I don't disagree with the last part here but, companies like Canonical exist and they get paid to ship this stuff. There are customers out there who want this, and they may very well be the ones paying some money or contributing maintenance towards keeping your browser and media player working on Linux. I don't know any overarching reason why these customers would deploy Linux instead of Windows, you would have to ask them.

>I realise that my usage pattern isn't universal; I was just correcting the claim that "all desktops use it". You only need one counterexample to refute such a claim.

Sorry but I don't think any usage of the terminal is a counterexample.

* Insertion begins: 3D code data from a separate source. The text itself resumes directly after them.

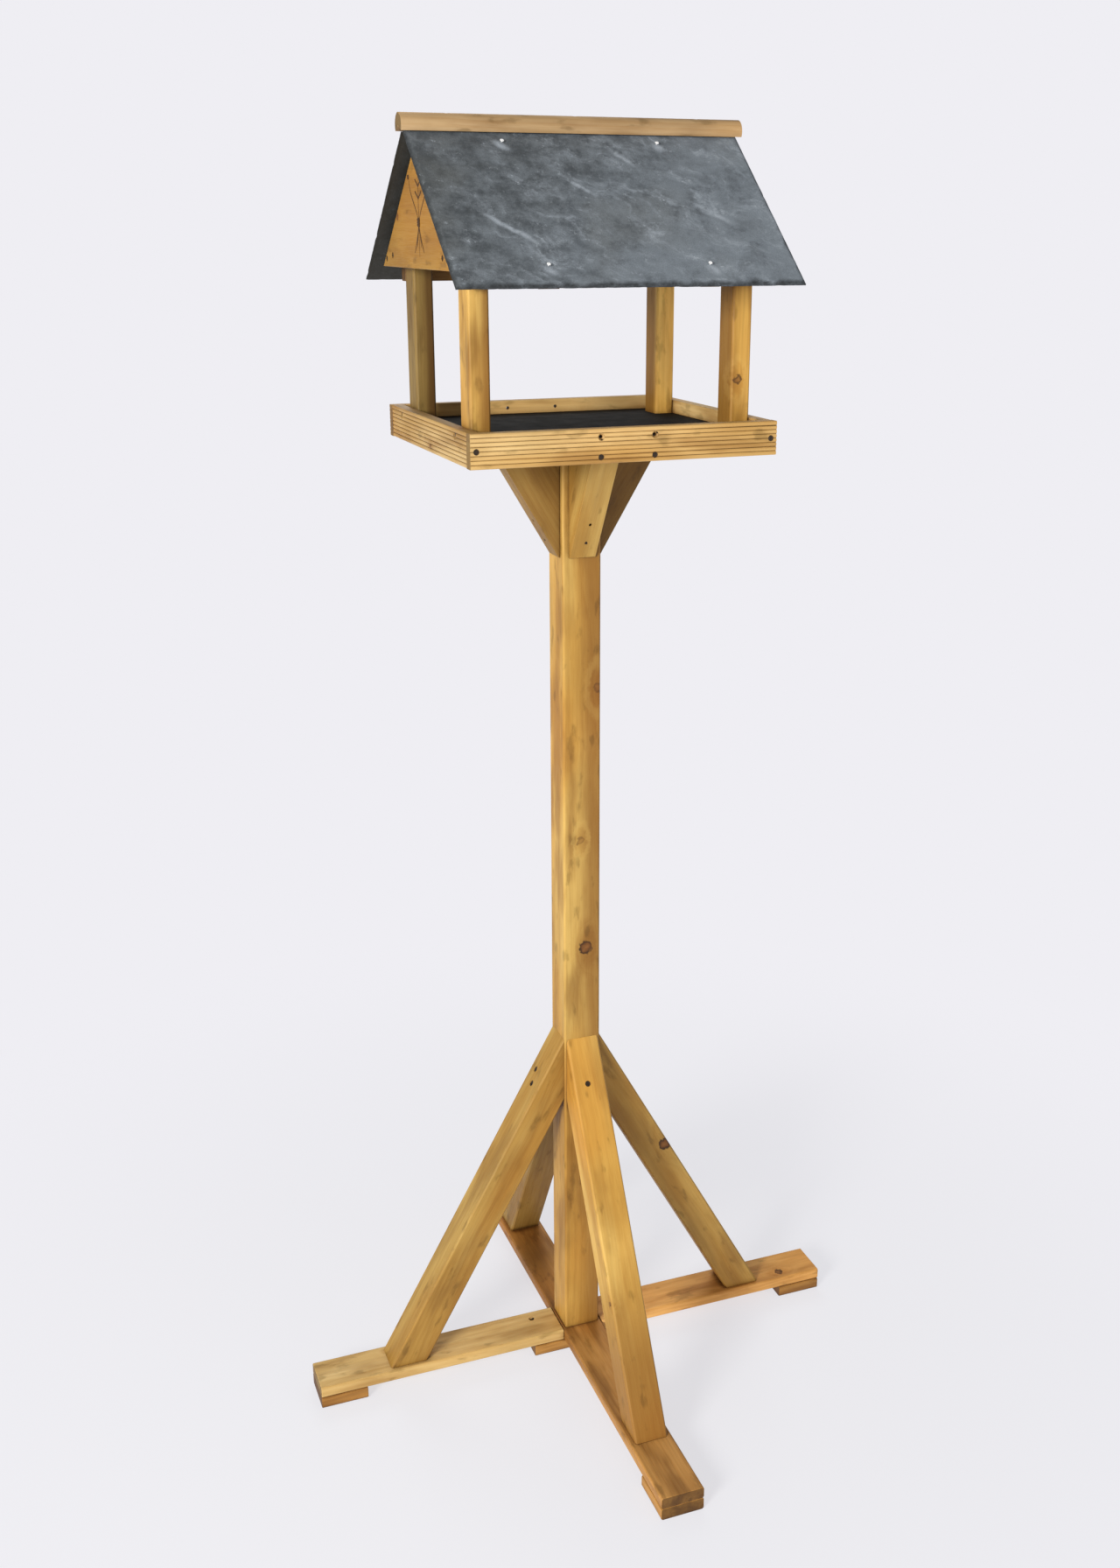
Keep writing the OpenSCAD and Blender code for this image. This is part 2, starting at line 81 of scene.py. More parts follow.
class Shader:
    """Short calls that build one material. An input that is a socket is linked, any other is set."""

    def __init__(self, name, kind="ShaderNodeBsdfPrincipled"):
        self.material = bpy.data.materials.new(name)
        self.material.use_nodes = True
        self.tree = self.material.node_tree
        self.tree.nodes.clear()
        self.surface = self.node(kind)
        output = self.node("ShaderNodeOutputMaterial")
        self.tree.links.new(self.surface.outputs[0], output.inputs["Surface"])

    def feed(self, socket, value):
        if isinstance(value, bpy.types.NodeSocket):
            self.tree.links.new(value, socket)
        else:
            socket.default_value = value

    def node(self, kind, settings=None, inputs=None):
        made = self.tree.nodes.new(kind)
        for key, value in (settings or {}).items():
            setattr(made, key, value)
        for key, value in (inputs or {}).items():
            self.feed(made.inputs[key], value)
        return made

    def math(self, operation, *values):
        made = self.node("ShaderNodeMath", {"operation": operation})
        for socket, value in zip(made.inputs, values):
            self.feed(socket, value)
        return made.outputs[0]

    def vector(self, operation, *values):
        made = self.node("ShaderNodeVectorMath", {"operation": operation})
        for socket, value in zip(made.inputs, values):
            self.feed(socket, value)
        return made.outputs["Value" if operation in ("LENGTH", "DOT_PRODUCT") else "Vector"]

    def mapped(self, vector, location=(0, 0, 0), rotation=(0, 0, 0), scale=(1, 1, 1)):
        inputs = {"Vector": vector, "Location": location, "Rotation": rotation, "Scale": scale}
        return self.node("ShaderNodeMapping", None, inputs).outputs["Vector"]

    def noise(self, vector, scale=1.0, detail=2.0, roughness=0.5, output="Fac"):
        inputs = {"Vector": vector, "Scale": scale, "Detail": detail, "Roughness": roughness}
        return self.node("ShaderNodeTexNoise", None, inputs).outputs[output]

    def step(self, value, low, high, start=0.0, end=1.0):
        """A smooth step from start to end as value goes from low to high."""
        inputs = {"Value": value, "From Min": low, "From Max": high, "To Min": start, "To Max": end}
        settings = {"interpolation_type": "SMOOTHSTEP"}
        return self.node("ShaderNodeMapRange", settings, inputs).outputs["Result"]

    def blend(self, factor, a, b, mode="MIX"):
        made = self.node("ShaderNodeMix", {"data_type": "RGBA", "blend_type": mode})
        for index, value in ((0, factor), (6, a), (7, b)):
            self.feed(made.inputs[index], value)
        return made.outputs[2]

    def bump(self, height, distance, strength=1.0):
        inputs = {"Height": height, "Distance": distance, "Strength": strength}
        return self.node("ShaderNodeBump", None, inputs).outputs["Normal"]

    def times(self, a, b):
        return self.math("MULTIPLY", a, b)

    def plus(self, a, b):
        return self.math("ADD", a, b)

    def larger(self, a, b):
        return self.math("MAXIMUM", a, b)

    def stain(self, colour, factor, tint):
        """A colour multiplied by a tint as far as factor says."""
        return self.blend(factor, colour, self.blend(1.0, colour, tint, "MULTIPLY"))

    def spread(self, colour, reach):
        """A noise's colour as an offset of up to half of reach each way."""
        return self.vector("MULTIPLY", self.vector("SUBTRACT", colour, (0.5, 0.5, 0.5)), reach)

    def coordinate(self, output="Object"):
        return self.node("ShaderNodeTexCoord").outputs[output]

    def facing(self):
        """The Z part of the local surface normal."""
        return self.node("ShaderNodeSeparateXYZ", None, {"Vector": self.coordinate("Normal")}).outputs["Z"]

    def finish(self, **inputs):
        for key, value in inputs.items():
            self.feed(self.surface.inputs[key.replace("_", " ")], value)
        return self.material


# ---- Timber ----

KNOT_BARK = srgb(60, 36, 14)
KNOT_HEART = srgb(130, 84, 38)
KNOT_WOOD = srgb(108, 66, 26)

# Tints that a timber's colour is multiplied by
LATE_WOOD = (0.80, 0.68, 0.50, 1)
# The end grain's own darker tint, deepened further as painted shade on end faces; the grime takes it too
END_GRAIN_AND_SHADE = (0.34, 0.31, 0.19, 1)
SMOKE = (0.74, 0.70, 0.62, 1)
WARM = (1.0, 0.84, 0.6, 1)
# Painted shade in the crevices where timbers meet
CREVICE_SHADE = (0.22, 0.14, 0.07, 1)

RING = 6.5 * MM
CREVICE_SHADE_REACH = 9 * MM
SHORTEST_ARRIS = 2.2 * MM


def wavy(s, local, rng):
    """Local coordinates in which the grain wanders a little across its length."""
    shift = [rng.uniform(0, 40) for _ in "xyz"]
    wobble = s.noise(s.mapped(local, location=shift, scale=(9, 9, 2.0)), detail=3.0, output="Color")
    return s.vector("ADD", local, s.spread(wobble, (0.03, 0.03, 0.0)))


def knot_fields(s, local, knots):
    """The knots' core, dark rim, halo of bent grain, pale curl round that and heart, each from 0 to 1.
    A knot is (local point, weights of the local axes, radius, strength)."""
    ragged = s.noise(local, scale=170.0, detail=2.0, output="Color")
    place = s.vector("ADD", local, s.spread(ragged, [9 * MM] * 3))
    fields = dict.fromkeys(("core", "rim", "halo", "curl", "heart"), 0.0)
    for point, weights, radius, strength in knots:
        offset = s.vector("MULTIPLY", s.vector("SUBTRACT", place, point), weights)
        distance = s.math("DIVIDE", s.vector("LENGTH", offset), radius)
        along_grain = s.vector("MULTIPLY", offset, (1, 1, 0.45))
        flow = s.math("DIVIDE", s.vector("LENGTH", along_grain), radius)
        knot = {"core": s.step(distance, 1.15, 0.85, 0.0, strength),
                "rim": s.times(s.step(distance, 0.6, 1.0), s.step(distance, 1.3, 1.02, 0.0, strength)),
                "halo": s.step(flow, 3.2, 0.5),
                "curl": s.times(s.step(flow, 3.2, 2.4), s.step(flow, 1.5, 2.1, 0.0, 0.9 - 0.8 * strength)),
                "heart": s.step(distance, 0.75, 0.1)}
        for name, field in knot.items():
            fields[name] = s.larger(fields[name], field)
    return fields


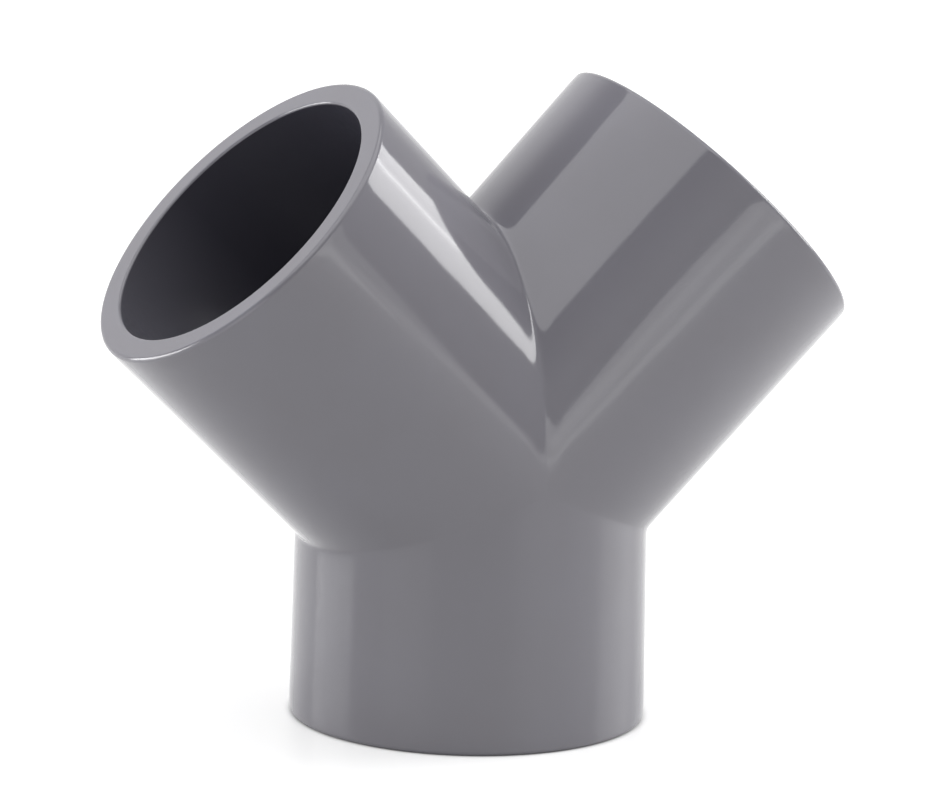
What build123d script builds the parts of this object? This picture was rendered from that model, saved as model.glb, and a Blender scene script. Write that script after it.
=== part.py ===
from build123d import *
import math
import os

# A symmetric wye for solvent-welded pressure pipe, injection moulded in one piece:
# a stem that forks into two equal branches, each arm ending in a pipe socket.
# Lengths are in millimetres and angles in degrees.
# The origin is the centre of the stem's mouth, which the fitting stands on. Z runs
# up the stem, and both branches lean along X. Everything else follows these sizes.

PIPE_OD = 63.0          # outside diameter of the pipe that all three sockets take
PIPE_WALL = 3.0         # wall of that pipe, whose bore the waterway runs on from
CEMENT_GAP = 0.1        # room all round the pipe, for the solvent cement
SOCKET_DEPTH = 37.5     # from a mouth to its pipe stop
SHELL_WALL = 4.7        # wall round a socket's bore, at its thinnest, by the junction
DRAFT = 0.75            # angle by which barrels and waterways widen towards the mouths
FORK_ANGLE = 90.0       # between the axes of the two branches
STOP_LAND = 1.0         # from the valley beside a barrel to its pipe stop
VALLEY_ROUND = 1.2      # radius in the valleys where the barrels meet outside
WATERWAY_ROUND = 1.0    # radius on the edges where the waterways meet inside
MOUTH_BEVEL = 0.6       # on a mouth's outer edge
LEAD_IN = 0.5           # bevel on a mouth's inner edge, which guides the pipe in

SOCKET_R = PIPE_OD / 2 + CEMENT_GAP
BARREL_R = SOCKET_R + SHELL_WALL        # of every barrel, measured at the junction
WATERWAY_R = PIPE_OD / 2 - PIPE_WALL    # of every waterway, measured at the junction
DRAFT_SLOPE = math.tan(math.radians(DRAFT))

# Each arm's direction, as its angle from +Z towards +X.
STEM = 180.0
RIGHT_BRANCH = FORK_ANGLE / 2
LEFT_BRANCH = -FORK_ANGLE / 2
ARMS = (STEM, RIGHT_BRANCH, LEFT_BRANCH)


def angle_between(arm, other):
    apart = abs(arm - other) % 360
    return min(apart, 360 - apart)


def stop_distance(arm):
    """From the junction to an arm's pipe stop, just past the valley to its nearest neighbour."""
    nearest = min(angle_between(arm, other) for other in ARMS if other != arm)
    valley = BARREL_R / (math.tan(math.radians(nearest / 2)) - DRAFT_SLOPE)
    return valley + STOP_LAND


def reach(arm):
    """From the junction to an arm's mouth."""
    return stop_distance(arm) + SOCKET_DEPTH


def turned(section):
    """A half section, drawn with X as the radius and Z as the arm's axis, turned into a solid."""
    return revolve(make_face(section), Axis.Z, 360)


def barrel(arm):
    """The outside of one arm: a barrel that widens towards a mouth with a bevelled edge."""
    mouth = reach(arm)
    tail = -BARREL_R
    section = Polyline(
        (0, 0, tail),
        (BARREL_R + tail * DRAFT_SLOPE, 0, tail),
        (BARREL_R + mouth * DRAFT_SLOPE, 0, mouth),
        (0, 0, mouth),
        close=True,
    )
    solid = turned(section)
    return chamfer(solid.edges().sort_by(Axis.Z)[-1], MOUTH_BEVEL)


def core_pin(arm):
    """The inside of one arm: the waterway, the pipe stop, the socket and its bevelled lead-in."""
    mouth = reach(arm)
    stop = stop_distance(arm)
    tail = -WATERWAY_R
    past_mouth = mouth + LEAD_IN
    section = Polyline(
        (0, 0, tail),
        (WATERWAY_R + tail * DRAFT_SLOPE, 0, tail),
        (WATERWAY_R + stop * DRAFT_SLOPE, 0, stop),
        (SOCKET_R, 0, stop),
        (SOCKET_R, 0, mouth - LEAD_IN),
        (SOCKET_R + 2 * LEAD_IN, 0, past_mouth),
        (0, 0, past_mouth),
        close=True,
    )
    return turned(section)


def direction(arm):
    lean = math.radians(arm)
    return Vector(math.sin(lean), 0, math.cos(lean))


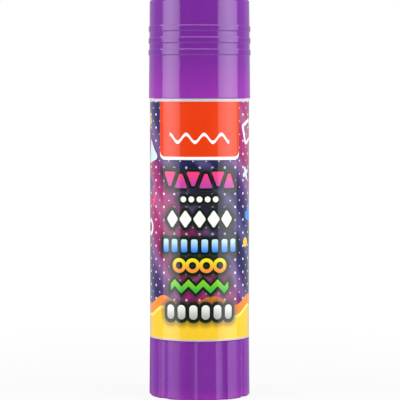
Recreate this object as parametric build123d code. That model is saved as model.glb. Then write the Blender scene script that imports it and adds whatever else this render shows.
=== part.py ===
"""Twist-up glue stick with a pull-off cap.

The stick stands on its turning knob, with +Z up the stick and the origin at the centre of the base.
The knob turns a screw spindle that runs up through the glue. The carrier cup under the glue has a nut
on that screw and is kept from turning by splines in the barrel, so the glue rises as the knob turns.
All sizes are in millimetres.
"""

from build123d import *
import math
import os

# Glue and the clearances and walls that stack outwards from it
glue_radius = 10.15
glue_clearance = 0.15
neck_wall = 1.0
cap_clearance = 0.2
cap_wall = 1.05
barrel_set_in = 0.25
knob_stand_out = 0.03

# Heights, stacked up from the base
knob_height = 14.4
knob_gap = 0.12
rim_height = 0.4
label_height = 57.9
collar_height = 0.7
cap_gap = 0.08
cap_height = 24.4

# Cap shell
cap_draft = 0.25
cap_top_thickness = 1.3
cap_top_rounding = 0.8
cap_rim_rounding = 0.15
cap_shoulder_step = 0.4
cap_shoulder_depth = 2.1
cap_ring_count = 3
cap_ring_pitch = 2.9
cap_ring_height = 1.6
cap_ring_proud = 0.2
cap_ring_bevel = 0.25
cap_ring_rounding = 0.2
cap_ring_drop = 6.55
grip_rib_count = 6
grip_rib_width = 0.9
grip_rib_proud = 0.12
grip_rib_length = 13.0
grip_rib_rim_distance = 7.0
cap_gate_radius = 1.9
cap_gate_depth = 0.3
cap_gate_nub_radius = 0.45
cap_gate_nub_height = 0.15

# Cap liner, the soft plug that closes the barrel's mouth
liner_clearance = 0.05
liner_disc_thickness = 0.9
liner_skirt_wall = 0.8
liner_skirt_clearance = 0.2
liner_plug_depth = 1.5
liner_lead_in = 0.3
head_room = 5.1

# Barrel
label_thickness = 0.1
web_thickness = 1.5
neck_bead_height = 0.8
neck_bead_proud = 0.1
neck_bead_shoulder_distance = 3.5
neck_groove_clearance = 0.12
mouth_rounding = 0.3
spline_count = 4
spline_width = 1.4
spline_height = 0.5
spline_mouth_distance = 4.1
spigot_wall = 1.1
spigot_depth = 6.0
spigot_clearance = 0.25
spigot_bead_proud = 0.3
spigot_bead_height = 0.9
spigot_bead_tip_distance = 1.2
spigot_bead_clearance = 0.1

# Label, wrapped once round the barrel with a lap at the back
label_lap_width = 3.0

# Turning knob
knob_wall = 1.4
knob_draft = 0.14
knob_floor = 1.4
base_recess_depth = 0.6
foot_width = 2.0
knob_edge_rounding = 0.45
knob_top_rounding = 0.2
flute_count = 10
flute_width = 3.4
flute_depth = 0.45
flute_lip_rounding = 0.5
flute_lead_angle = -9.5
hub_wall = 1.4
hub_height = 9.5
gusset_count = 5
gusset_thickness = 1.0
gusset_height = 5.0
gate_mark_radius = 1.2
gate_mark_depth = 0.25

# Screw spindle
drive_flats = 5.0
drive_clearance = 0.05
drive_floor_gap = 0.4
journal_radius = 3.0
journal_clearance = 0.1
spindle_collar_radius = 4.4
spindle_collar_thickness = 1.0
thread_root_radius = 2.2
thread_crest_radius = 3.1
thread_root_width = 1.7
thread_crest_width = 0.9
thread_pitch = 4.0
thread_collar_distance = 0.4
thread_tip_chamfer = 0.6
thread_tip_length = 1.6

# Spindle seal, a soft ring between the spindle's collar and the barrel's web
seal_thickness = 1.0
seal_seat_depth = 0.6
seal_side_clearance = 0.05
seal_top_clearance = 0.05

# Carrier cup
carrier_clearance = 0.2
carrier_height = 9.2
carrier_wall = 1.1
carrier_floor = 1.2
carrier_web_gap = 0.15
nut_wall = 1.2
nut_recess_wall = 1.0
nut_recess_side_clearance = 0.4
nut_recess_top_clearance = 0.25
nut_thread_end_gap = 0.4
thread_radial_clearance = 0.15
thread_flank_clearance = 0.2
spline_clearance = 0.2
fin_count = 4
fin_thickness = 0.8
fin_height = 3.4
barb_count = 2
barb_pitch = 2.3
barb_height = 1.0
barb_proud = 0.35
barb_floor_distance = 3.0

# Glue
glue_set_back = 3.0
glue_over_tip = 4.1
glue_bore_clearance = 0.3
glue_cup_clearance = 0.03
glue_top_rounding = 0.5
glue_tip_clearance = 0.7

# One overrun serves all cuts and the feet of fused ribs
overrun = 0.3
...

That's just sidestepping the desktop, you could also do that from a VT with no GUI present.

> another part is that applications started using the higher level D-Bus APIs (like udisks2, timedated, networkmanager, etc)

Not the applications that I use! The machine in question doesn't have dbus or systemd. It only has one user. That layer of complexity is of zero value to me, but it's the very devil to get rid of it all.

> Sorry but I don't think any usage of the terminal is a counterexample.

If, on Windows, you have to perform a task for which there is no pre-made GUI app you can install, then you have to run-up powershell or cmd. My case is identical. I specifically referred to one-off tasks.

It's not my use of terminals that is the counterexample; it's the fact that I run a desktop without polkit (or anything-kit).

On Windows, if there has been value in putting those tasks in a GUI in the control panel, they will do it. It's the same deal.

Yes you can technically build a system without dbus or systemd or polkit or gettext or the C library or whatever it is you feel is superfluous. As you've found it is not actually difficult to do that, just tedious and impractical. You aren't gaining anything here by removing things. If you want equivalent functionality you're now tasked with building the equivalents, e.g. Android which is also a single user userspace for Linux without dbus or systemd, but has its own fairly complex set of high level services and IPC system.